Меж тем за столом кто-то крикнул: «Провокация!», а ему впопад ответили: «Двойные стандарты!». Я же продолжал думать об изюме и булках. По всему выходило, что изюм существует только вместе с булками. Но общество неоднородно — одни не любят изюма, другие не едят теста, третьим всё равно, а некоторые и вовсе доходят до того, что едят булки поутру, а изюм вечером, или наоборот. Требование есть изюм исключительно с булками имеет ровно ту же степень осмысленности, что и призыв к поеданию одного изюма.

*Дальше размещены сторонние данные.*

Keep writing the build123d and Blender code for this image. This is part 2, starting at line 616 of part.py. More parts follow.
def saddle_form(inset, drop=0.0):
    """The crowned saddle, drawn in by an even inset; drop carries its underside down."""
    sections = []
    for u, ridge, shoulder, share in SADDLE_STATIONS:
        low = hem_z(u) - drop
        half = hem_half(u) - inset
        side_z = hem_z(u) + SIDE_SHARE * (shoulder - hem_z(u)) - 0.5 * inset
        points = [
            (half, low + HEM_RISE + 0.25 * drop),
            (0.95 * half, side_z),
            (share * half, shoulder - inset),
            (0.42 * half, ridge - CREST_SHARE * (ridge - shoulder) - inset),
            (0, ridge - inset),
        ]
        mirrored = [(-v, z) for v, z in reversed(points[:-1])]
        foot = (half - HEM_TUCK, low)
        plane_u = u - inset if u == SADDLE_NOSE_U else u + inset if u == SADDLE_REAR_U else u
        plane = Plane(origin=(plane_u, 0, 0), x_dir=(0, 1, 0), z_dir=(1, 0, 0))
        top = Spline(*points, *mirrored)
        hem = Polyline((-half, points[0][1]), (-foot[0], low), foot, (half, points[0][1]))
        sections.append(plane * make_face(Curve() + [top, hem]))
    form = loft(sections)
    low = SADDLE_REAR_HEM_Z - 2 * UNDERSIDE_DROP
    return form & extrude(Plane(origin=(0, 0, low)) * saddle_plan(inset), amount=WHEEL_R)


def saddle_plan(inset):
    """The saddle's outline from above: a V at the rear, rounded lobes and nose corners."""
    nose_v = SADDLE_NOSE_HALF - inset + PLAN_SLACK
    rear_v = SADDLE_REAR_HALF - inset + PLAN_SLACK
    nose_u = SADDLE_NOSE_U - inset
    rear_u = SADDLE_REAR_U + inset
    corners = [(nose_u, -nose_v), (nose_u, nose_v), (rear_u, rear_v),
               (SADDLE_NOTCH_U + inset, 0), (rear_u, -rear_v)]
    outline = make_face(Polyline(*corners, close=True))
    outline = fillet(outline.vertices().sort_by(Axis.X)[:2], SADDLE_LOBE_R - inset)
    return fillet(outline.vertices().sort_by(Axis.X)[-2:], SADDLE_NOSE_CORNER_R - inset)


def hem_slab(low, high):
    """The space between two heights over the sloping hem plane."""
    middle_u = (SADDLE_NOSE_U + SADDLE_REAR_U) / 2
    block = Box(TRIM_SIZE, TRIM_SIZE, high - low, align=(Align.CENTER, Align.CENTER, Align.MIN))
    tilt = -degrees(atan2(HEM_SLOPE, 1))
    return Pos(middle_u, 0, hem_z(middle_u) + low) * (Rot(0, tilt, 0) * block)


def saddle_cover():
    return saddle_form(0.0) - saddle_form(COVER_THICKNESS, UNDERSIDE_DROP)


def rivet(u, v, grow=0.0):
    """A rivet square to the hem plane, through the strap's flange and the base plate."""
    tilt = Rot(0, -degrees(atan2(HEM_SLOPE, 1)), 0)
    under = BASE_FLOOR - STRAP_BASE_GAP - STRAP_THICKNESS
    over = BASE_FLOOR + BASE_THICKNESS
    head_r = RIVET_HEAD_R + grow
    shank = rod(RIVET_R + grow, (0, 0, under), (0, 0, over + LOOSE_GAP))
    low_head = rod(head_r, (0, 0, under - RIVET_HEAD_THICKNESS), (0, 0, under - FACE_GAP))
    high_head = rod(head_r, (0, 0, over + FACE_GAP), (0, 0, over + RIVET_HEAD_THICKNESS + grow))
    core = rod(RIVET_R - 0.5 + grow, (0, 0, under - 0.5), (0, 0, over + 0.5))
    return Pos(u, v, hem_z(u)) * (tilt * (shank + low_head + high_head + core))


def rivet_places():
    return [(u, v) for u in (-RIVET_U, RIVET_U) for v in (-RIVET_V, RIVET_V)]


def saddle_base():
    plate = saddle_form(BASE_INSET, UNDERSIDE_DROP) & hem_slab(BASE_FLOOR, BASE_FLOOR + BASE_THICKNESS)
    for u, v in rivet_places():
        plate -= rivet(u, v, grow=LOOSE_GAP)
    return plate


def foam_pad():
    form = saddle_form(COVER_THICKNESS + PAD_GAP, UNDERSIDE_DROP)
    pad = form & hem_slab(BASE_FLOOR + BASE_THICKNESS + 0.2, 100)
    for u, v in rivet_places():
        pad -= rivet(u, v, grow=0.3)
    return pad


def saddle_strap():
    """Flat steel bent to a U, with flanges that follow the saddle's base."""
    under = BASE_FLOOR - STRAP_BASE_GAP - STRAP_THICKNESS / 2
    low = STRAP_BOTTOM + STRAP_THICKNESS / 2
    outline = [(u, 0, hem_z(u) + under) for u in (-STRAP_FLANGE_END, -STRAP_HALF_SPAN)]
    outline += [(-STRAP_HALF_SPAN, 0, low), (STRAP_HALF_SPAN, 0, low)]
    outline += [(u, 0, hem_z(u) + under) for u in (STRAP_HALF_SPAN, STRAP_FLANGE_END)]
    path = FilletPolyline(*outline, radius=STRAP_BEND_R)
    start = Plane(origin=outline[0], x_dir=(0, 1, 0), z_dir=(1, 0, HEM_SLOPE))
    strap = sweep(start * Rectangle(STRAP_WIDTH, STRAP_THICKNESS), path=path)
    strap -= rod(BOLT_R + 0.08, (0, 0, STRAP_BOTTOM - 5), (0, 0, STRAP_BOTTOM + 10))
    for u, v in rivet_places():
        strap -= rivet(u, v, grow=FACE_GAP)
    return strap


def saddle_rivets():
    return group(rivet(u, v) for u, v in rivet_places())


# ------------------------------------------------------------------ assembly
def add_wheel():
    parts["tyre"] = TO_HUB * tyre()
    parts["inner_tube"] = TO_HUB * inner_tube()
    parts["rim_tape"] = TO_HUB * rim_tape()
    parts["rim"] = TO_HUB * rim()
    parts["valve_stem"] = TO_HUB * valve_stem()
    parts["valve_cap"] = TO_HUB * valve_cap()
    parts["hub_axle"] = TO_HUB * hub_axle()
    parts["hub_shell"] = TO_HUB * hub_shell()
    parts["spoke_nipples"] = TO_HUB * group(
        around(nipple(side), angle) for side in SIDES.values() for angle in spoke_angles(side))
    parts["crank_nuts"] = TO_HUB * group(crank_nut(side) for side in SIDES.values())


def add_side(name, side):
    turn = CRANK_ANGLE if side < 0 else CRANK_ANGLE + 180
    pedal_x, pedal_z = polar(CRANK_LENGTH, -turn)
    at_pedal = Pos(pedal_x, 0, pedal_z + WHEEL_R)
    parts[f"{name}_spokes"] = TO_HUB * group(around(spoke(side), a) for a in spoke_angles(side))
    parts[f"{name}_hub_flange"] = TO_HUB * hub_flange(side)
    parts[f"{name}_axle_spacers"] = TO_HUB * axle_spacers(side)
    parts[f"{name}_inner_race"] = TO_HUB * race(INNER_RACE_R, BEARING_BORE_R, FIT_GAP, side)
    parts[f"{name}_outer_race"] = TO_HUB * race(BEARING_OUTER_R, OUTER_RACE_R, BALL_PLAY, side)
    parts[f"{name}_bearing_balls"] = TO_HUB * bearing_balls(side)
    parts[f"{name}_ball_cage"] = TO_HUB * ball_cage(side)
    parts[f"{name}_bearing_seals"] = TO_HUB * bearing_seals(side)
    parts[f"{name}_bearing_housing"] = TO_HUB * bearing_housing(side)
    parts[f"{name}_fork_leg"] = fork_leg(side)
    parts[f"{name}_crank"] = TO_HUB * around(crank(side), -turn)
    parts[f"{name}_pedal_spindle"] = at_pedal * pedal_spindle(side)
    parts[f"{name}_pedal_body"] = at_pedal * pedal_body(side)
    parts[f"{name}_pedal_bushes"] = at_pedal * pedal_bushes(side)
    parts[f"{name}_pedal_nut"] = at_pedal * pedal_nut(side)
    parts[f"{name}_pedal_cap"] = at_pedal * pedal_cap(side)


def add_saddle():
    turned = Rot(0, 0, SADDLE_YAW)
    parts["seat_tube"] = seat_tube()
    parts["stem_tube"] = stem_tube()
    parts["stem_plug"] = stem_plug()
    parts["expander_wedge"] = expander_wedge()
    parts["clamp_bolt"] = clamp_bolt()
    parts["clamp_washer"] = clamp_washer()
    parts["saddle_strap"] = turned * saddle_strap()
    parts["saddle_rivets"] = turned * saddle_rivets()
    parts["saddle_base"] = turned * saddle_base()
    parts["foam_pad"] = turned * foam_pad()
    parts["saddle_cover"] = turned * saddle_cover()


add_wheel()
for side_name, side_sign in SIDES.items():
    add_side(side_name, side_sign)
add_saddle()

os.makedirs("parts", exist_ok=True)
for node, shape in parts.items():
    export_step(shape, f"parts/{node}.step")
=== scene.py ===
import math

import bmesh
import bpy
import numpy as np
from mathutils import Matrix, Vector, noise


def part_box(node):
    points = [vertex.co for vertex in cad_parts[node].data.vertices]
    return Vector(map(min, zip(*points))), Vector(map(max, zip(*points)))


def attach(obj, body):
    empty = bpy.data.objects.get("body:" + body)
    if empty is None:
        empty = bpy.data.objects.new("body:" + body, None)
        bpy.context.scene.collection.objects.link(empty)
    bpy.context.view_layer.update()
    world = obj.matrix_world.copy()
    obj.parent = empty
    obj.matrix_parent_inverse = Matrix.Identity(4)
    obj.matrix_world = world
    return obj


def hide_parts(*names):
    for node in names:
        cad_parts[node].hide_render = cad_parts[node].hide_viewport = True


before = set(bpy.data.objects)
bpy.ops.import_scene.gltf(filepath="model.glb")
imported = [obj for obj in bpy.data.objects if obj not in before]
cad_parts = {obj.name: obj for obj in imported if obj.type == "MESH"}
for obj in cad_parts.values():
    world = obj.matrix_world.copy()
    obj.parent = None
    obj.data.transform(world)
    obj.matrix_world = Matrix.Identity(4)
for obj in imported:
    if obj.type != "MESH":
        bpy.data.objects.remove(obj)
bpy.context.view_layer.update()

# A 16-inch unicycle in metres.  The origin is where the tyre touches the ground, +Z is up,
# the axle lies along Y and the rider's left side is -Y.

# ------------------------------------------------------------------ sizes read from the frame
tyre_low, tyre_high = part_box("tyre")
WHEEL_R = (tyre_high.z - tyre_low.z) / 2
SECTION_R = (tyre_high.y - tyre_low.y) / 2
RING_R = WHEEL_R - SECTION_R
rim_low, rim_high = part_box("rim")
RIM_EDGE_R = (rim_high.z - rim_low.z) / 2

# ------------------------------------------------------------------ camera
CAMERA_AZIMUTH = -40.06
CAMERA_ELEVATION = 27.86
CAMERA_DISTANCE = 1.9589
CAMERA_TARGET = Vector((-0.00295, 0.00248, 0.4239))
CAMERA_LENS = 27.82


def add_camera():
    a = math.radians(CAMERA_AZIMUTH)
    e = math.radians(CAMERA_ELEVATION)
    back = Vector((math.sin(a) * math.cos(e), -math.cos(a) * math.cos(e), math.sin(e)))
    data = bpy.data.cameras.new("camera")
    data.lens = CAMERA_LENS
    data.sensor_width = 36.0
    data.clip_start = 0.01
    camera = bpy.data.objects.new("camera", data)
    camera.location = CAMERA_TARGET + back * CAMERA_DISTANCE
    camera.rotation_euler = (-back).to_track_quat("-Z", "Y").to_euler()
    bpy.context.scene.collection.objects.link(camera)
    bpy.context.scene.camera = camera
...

Чтобы окончательно не запутаться, я вспомнил одно слово из своей прежней жизни. Это было философское слово «целокупность», в котором одновременно звучала «цельность», «целкость» и какая-то «покупательная способность». При этом оно описывало не просто единство свойств, а какое-то окончательное единство, которое — броня, та самая броня, о которой мечтал профессор Преображенский. (Многие люди предусмотрительно выучивают несколько красивых философских слов, чтобы побивать ими собеседников по голове, как дачных мух — газетой. Чемпионами тут стали слова «имманентный» и «трансцедентальный»). «Как-то ведь можно примирить гордость и недостатки, — думал я. — Человек умудряется и не такие вещи примирить, ведь без этого любить было бы невозможно. Ну и гордиться было бы нечем, а ведь все гордятся. Буквально все. Нет, должна быть какая-то целокупность».

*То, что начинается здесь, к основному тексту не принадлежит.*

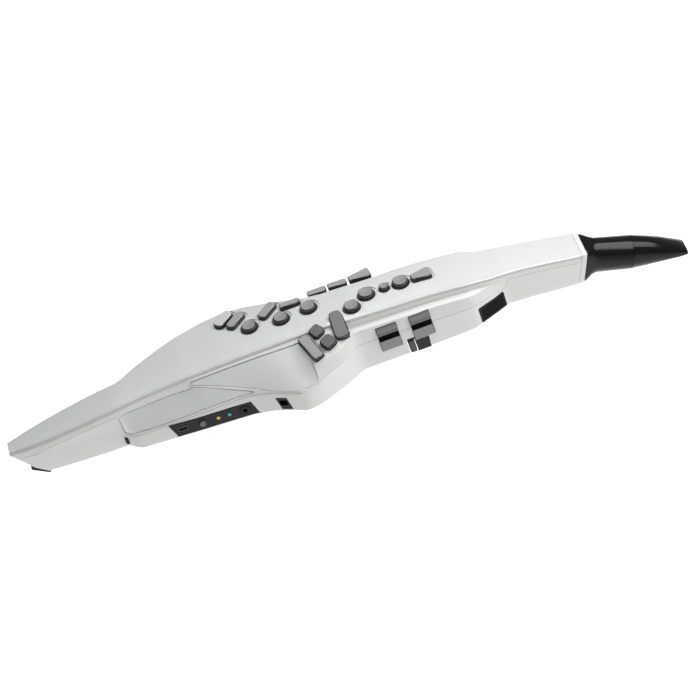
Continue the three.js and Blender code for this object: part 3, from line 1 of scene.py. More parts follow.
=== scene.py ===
import json
import math
import bmesh
import bpy
from mathutils import Matrix, Vector
from mathutils.bvhtree import BVHTree


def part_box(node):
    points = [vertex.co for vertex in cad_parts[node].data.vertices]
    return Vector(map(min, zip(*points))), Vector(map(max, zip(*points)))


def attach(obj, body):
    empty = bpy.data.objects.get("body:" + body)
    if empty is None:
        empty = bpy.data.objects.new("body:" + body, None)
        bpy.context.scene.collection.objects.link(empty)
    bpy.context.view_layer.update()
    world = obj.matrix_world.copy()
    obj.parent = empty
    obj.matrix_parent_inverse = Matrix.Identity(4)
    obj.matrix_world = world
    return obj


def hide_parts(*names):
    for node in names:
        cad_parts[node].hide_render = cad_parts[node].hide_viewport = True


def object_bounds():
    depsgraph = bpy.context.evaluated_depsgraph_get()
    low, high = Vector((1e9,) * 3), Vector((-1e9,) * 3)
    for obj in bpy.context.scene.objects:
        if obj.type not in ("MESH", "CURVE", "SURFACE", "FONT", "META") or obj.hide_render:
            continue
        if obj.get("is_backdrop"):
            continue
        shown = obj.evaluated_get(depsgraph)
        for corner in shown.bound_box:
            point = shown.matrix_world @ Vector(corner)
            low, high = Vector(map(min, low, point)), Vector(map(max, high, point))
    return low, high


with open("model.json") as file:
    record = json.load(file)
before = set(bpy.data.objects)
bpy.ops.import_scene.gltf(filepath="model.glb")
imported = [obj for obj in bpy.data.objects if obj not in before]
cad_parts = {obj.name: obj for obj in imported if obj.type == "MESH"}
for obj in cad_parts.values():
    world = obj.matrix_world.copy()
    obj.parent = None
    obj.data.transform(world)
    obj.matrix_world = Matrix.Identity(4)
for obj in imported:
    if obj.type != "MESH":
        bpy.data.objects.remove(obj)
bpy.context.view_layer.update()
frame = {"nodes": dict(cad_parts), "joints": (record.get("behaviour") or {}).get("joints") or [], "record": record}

# A digital wind controller, in metres: +X from the bell end to the mouthpiece, +Z out
# of the key face, -Y the side with the little-finger table and the jack panel.
scene = bpy.context.scene

# Camera: it looks down on the near side from far off through a long lens, rolled so that
# the instrument climbs to the right.
camera_lens = 150
camera_sensor = 36
camera_distance = 2.38
camera_reach = 20
camera_elevation = math.radians(40)
camera_roll = math.radians(20)
camera_target = Vector((-0.0004, 0.00557, 0.02225))
looking = Vector((0, math.cos(camera_elevation), -math.sin(camera_elevation)))
level_right = Vector((1, 0, 0))
level_up = Vector((0, math.sin(camera_elevation), math.cos(camera_elevation)))
camera_right = math.cos(camera_roll) * level_right - math.sin(camera_roll) * level_up
camera_up = math.sin(camera_roll) * level_right + math.cos(camera_roll) * level_up
camera = bpy.data.objects.new("camera", bpy.data.cameras.new("camera"))
camera.data.lens = camera_lens
camera.data.sensor_width = camera_sensor
camera.data.clip_end = camera_reach
camera_turn = Matrix((camera_right, camera_up, -looking)).transposed().to_4x4()
camera.matrix_world = Matrix.Translation(camera_target - looking * camera_distance) @ camera_turn
scene.collection.objects.link(camera)
scene.camera = camera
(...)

Понять, как работает наше чувство гордости — чрезвычайно интересная задача. Поэтическая, я бы сказал. Изучить механизм гордости, хотя бы своей — очень важно, и тогда мы сделаем важные, хотя, может быть, неприятные открытия. Но в этом бесконечном споре всё сводилось к совету в духе Марии-Антуанетты: «Жуйте булки с изюмом».

И я с облегчением перевёл дух, когда мрачные, как фурии, на веранде появились две женщины — старая и молодая. Они тихо, но перекрывая все застольные крики, сообщили, что дети не могут уснуть, да и взрослым пора угомониться. Я незаметно стащил со стола булку без изюма и отправился восвояси.